Improving Online Clustering of Chinese Technology Web News with Bag-of-Near-Synonyms
Zhe Zhang,Le Chen,Fengjing Yin,Xin Zhang,Lixiang Guo
DOI: https://doi.org/10.1109/access.2020.2995516
IF: 3.9
2020-01-01
IEEE Access
Abstract:In the Internet era, online clustering of technology web news can help discover scientific breakthroughs and grasp technology trends. To do that automatically, the news documents to be clustered must be represented appropriately with numerical vectors. However, traditional representations such as Term Frequency-Inverse Document Frequency (TF-IDF) cannot distinguish near-synonyms and may cause “dimension disaster.” To overcome these problems, this article proposes the Bag-of-Near-Synonyms (BoNS) model based on the idea to construct near-synonym sets using word embeddings and agglomerative clustering, and then to represent a document with a Set Frequency-Inverse Document Frequency (SF-IDF) vector in which each dimension corresponds to a near-synonym set rather than a single word.
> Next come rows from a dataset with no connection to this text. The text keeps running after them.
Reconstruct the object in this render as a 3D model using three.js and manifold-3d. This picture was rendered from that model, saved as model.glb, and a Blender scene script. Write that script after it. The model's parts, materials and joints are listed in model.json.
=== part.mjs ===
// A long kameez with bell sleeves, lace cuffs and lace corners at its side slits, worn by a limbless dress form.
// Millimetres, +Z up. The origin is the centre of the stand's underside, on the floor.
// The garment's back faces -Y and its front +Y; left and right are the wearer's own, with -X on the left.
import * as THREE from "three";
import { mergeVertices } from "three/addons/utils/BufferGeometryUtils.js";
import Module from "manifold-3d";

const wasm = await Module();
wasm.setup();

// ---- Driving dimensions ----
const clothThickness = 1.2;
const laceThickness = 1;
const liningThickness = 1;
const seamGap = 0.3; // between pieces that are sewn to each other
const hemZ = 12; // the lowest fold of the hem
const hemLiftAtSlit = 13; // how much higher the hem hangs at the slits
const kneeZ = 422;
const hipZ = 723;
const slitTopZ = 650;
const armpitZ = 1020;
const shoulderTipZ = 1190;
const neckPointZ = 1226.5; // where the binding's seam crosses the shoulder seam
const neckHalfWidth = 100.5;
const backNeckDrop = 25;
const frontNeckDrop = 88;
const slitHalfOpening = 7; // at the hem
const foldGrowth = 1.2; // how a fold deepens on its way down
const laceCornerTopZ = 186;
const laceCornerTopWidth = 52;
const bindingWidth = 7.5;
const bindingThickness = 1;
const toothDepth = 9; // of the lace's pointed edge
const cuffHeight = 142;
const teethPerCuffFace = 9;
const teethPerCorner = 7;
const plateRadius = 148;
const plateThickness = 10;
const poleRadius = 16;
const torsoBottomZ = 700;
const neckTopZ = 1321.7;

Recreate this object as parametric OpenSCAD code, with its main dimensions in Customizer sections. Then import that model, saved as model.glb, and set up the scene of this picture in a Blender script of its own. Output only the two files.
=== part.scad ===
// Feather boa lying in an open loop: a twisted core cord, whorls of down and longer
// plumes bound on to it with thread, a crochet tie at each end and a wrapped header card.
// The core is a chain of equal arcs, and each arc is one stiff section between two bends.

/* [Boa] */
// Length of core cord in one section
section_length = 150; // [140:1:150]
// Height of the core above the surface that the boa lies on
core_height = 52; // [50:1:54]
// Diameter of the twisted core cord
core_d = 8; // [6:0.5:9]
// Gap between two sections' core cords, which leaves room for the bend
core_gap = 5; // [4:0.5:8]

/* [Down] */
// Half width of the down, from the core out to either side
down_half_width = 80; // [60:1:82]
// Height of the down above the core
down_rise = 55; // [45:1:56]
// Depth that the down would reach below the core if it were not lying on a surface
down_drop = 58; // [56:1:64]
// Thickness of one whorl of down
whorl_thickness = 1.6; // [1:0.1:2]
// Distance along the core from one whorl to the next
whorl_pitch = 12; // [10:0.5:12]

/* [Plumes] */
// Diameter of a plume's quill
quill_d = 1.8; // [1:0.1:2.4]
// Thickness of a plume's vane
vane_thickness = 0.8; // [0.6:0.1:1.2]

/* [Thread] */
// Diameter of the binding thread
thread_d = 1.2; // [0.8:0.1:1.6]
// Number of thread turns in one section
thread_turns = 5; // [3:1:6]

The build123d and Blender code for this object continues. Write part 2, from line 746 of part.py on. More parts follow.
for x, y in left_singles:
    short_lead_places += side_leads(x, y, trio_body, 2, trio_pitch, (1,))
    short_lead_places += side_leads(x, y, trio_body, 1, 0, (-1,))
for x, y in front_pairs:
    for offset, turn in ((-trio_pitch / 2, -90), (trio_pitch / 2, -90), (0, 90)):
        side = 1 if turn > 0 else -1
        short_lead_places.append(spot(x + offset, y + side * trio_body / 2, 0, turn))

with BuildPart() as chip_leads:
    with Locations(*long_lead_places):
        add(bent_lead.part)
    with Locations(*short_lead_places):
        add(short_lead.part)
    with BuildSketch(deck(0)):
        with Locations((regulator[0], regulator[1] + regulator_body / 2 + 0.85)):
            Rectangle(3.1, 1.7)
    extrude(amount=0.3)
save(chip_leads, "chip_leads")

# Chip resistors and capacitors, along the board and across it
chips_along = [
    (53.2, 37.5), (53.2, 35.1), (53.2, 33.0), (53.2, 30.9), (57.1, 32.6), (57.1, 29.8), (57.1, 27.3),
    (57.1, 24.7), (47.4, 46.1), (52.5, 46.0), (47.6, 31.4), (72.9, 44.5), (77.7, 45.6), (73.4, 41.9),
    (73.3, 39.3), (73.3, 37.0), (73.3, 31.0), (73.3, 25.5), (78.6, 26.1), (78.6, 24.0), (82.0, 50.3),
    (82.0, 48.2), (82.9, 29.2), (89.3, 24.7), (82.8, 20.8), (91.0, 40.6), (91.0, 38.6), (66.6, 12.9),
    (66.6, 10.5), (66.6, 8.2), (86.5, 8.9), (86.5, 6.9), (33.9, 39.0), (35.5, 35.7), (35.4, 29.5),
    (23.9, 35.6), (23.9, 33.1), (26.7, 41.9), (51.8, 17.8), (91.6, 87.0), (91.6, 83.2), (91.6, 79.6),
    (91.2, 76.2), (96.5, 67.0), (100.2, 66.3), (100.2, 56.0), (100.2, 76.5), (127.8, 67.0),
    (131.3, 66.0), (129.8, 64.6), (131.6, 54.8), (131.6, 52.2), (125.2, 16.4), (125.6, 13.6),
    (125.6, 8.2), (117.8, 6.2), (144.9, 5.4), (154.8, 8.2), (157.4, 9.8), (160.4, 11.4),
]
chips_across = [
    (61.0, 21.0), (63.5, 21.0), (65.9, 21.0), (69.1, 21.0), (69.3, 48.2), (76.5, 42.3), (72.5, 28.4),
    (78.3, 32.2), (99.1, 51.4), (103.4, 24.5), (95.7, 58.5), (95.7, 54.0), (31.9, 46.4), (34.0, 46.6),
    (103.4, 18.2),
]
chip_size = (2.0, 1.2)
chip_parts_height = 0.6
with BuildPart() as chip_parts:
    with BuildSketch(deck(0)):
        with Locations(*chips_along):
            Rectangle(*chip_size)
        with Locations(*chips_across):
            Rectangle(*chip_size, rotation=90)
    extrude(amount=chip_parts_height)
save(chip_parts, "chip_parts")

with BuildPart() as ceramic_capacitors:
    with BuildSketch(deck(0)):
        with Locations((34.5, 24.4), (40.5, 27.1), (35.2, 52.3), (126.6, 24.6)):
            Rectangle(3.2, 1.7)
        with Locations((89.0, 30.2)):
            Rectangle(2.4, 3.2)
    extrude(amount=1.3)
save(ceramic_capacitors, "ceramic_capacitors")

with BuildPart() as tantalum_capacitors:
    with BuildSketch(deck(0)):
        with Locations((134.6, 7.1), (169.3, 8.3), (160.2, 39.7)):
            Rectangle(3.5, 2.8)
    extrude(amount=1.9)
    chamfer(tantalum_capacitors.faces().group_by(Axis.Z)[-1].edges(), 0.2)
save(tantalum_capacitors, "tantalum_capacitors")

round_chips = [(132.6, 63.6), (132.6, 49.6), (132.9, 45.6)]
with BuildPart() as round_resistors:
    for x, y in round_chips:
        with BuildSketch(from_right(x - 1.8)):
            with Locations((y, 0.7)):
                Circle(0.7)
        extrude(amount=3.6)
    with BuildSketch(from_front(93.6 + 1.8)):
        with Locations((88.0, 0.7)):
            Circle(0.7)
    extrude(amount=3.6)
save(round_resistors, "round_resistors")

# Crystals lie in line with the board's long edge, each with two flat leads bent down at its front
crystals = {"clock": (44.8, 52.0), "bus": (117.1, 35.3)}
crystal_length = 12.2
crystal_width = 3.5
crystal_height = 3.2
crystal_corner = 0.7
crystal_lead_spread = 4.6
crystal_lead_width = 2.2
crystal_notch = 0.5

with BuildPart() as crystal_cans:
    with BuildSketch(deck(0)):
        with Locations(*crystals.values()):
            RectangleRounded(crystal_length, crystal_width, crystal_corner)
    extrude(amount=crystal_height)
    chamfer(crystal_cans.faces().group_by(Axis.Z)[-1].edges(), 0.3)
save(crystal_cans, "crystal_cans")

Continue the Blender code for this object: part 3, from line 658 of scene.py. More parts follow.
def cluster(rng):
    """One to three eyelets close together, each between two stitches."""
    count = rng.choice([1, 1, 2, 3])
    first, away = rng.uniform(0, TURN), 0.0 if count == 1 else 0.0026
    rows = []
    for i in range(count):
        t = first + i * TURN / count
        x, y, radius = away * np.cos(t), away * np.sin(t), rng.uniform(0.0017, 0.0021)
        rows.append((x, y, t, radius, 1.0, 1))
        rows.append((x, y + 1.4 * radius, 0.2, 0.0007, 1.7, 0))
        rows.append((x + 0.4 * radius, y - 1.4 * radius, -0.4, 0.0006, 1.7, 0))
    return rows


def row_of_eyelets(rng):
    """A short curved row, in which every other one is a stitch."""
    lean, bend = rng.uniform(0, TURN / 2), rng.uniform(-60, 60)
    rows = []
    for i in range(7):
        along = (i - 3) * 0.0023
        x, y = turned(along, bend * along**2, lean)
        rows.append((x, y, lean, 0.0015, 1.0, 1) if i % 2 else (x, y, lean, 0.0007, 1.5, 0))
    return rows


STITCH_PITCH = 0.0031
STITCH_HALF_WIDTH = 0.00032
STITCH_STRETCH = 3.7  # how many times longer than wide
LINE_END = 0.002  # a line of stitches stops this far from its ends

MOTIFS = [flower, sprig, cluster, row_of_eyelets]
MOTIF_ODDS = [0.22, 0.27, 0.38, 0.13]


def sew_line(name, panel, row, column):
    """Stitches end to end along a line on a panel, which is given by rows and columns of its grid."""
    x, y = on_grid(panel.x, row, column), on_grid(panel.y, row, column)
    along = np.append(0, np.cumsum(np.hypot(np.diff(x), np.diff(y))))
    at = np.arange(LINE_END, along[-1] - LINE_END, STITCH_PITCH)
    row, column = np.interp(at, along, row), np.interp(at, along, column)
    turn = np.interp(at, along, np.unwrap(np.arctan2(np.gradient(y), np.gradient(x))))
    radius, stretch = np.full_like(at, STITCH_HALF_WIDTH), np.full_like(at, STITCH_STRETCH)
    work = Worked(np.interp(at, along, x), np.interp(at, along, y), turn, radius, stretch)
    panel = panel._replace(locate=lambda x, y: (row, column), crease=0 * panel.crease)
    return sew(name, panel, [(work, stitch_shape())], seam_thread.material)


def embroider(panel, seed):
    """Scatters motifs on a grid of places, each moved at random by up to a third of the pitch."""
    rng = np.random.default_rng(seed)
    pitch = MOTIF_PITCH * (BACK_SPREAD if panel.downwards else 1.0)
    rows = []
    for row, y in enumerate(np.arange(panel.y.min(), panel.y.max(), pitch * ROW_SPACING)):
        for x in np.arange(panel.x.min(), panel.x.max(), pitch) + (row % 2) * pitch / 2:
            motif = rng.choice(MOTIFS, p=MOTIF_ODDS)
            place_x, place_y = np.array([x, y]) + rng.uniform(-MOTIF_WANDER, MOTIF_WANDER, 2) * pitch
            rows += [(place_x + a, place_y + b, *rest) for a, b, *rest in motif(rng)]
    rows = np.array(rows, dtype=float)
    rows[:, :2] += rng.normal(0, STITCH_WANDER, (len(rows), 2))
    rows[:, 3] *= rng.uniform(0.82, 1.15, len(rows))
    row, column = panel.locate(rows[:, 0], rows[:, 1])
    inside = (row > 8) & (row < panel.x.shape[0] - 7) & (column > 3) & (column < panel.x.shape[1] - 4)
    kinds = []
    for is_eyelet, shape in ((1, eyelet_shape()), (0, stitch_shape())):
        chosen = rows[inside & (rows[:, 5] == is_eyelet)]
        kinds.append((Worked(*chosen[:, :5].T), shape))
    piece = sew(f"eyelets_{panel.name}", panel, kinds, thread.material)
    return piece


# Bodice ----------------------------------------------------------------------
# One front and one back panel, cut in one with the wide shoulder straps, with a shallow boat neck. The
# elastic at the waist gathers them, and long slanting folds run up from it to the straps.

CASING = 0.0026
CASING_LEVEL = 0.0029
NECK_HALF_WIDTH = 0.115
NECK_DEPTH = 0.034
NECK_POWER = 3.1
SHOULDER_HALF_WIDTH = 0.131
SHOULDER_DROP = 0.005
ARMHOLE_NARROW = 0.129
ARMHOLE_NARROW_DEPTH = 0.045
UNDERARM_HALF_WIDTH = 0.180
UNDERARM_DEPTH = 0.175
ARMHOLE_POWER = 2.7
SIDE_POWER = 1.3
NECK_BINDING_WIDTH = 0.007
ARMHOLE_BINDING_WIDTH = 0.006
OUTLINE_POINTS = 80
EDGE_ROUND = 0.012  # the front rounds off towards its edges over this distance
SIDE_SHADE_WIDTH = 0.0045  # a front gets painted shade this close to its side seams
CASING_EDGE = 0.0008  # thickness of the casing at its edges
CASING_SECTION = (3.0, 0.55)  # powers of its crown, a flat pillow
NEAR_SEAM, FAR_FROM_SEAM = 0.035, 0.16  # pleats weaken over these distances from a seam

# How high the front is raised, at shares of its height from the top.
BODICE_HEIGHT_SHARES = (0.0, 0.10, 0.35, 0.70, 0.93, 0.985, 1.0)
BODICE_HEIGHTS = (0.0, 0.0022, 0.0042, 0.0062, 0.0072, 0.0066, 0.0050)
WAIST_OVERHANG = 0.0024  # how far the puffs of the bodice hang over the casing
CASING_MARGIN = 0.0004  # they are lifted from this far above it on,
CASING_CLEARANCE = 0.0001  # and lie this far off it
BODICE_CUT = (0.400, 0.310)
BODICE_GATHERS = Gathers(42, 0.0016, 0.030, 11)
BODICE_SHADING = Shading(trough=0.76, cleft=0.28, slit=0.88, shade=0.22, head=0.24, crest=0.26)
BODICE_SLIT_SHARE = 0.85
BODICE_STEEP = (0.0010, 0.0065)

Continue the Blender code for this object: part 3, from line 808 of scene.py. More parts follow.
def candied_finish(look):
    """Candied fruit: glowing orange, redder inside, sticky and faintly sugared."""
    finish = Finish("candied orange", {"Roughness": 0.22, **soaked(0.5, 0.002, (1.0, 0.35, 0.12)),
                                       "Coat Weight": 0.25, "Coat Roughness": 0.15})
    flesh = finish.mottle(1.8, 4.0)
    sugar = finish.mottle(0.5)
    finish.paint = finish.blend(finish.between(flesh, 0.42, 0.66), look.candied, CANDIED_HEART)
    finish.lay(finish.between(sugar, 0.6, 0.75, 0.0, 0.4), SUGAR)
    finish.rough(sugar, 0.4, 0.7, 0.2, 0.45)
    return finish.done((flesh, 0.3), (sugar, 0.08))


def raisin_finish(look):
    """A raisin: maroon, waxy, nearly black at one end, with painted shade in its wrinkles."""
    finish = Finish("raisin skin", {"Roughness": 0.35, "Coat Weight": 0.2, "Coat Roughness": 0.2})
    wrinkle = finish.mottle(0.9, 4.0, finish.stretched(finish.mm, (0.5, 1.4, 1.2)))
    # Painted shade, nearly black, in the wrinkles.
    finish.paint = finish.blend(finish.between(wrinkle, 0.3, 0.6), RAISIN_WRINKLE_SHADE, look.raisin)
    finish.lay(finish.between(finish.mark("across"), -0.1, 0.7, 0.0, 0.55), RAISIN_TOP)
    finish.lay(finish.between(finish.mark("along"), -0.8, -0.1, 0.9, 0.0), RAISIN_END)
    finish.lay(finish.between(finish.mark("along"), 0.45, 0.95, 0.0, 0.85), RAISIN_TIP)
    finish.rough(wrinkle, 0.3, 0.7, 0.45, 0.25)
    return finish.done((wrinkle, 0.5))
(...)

To speed up computation, we further propose the hashed version of SF-IDF and name it hSF-IDF, which employs a hash function to map each near-synonym set to a unique number as the key and hence reduces the computation of SF to linear time. In addition, we apply hSF-IDF to online clustering of Chinese technology web news and propose an improved batch-based method. Extensive experiments have been conducted on a real-world dataset. The results show that our model outperforms some strong baselines including TF-IDF, average pooling of word or character embeddings, Latent Dirichlet Allocation (LDA), and bag-of-concepts in terms of both accuracy and efficiency.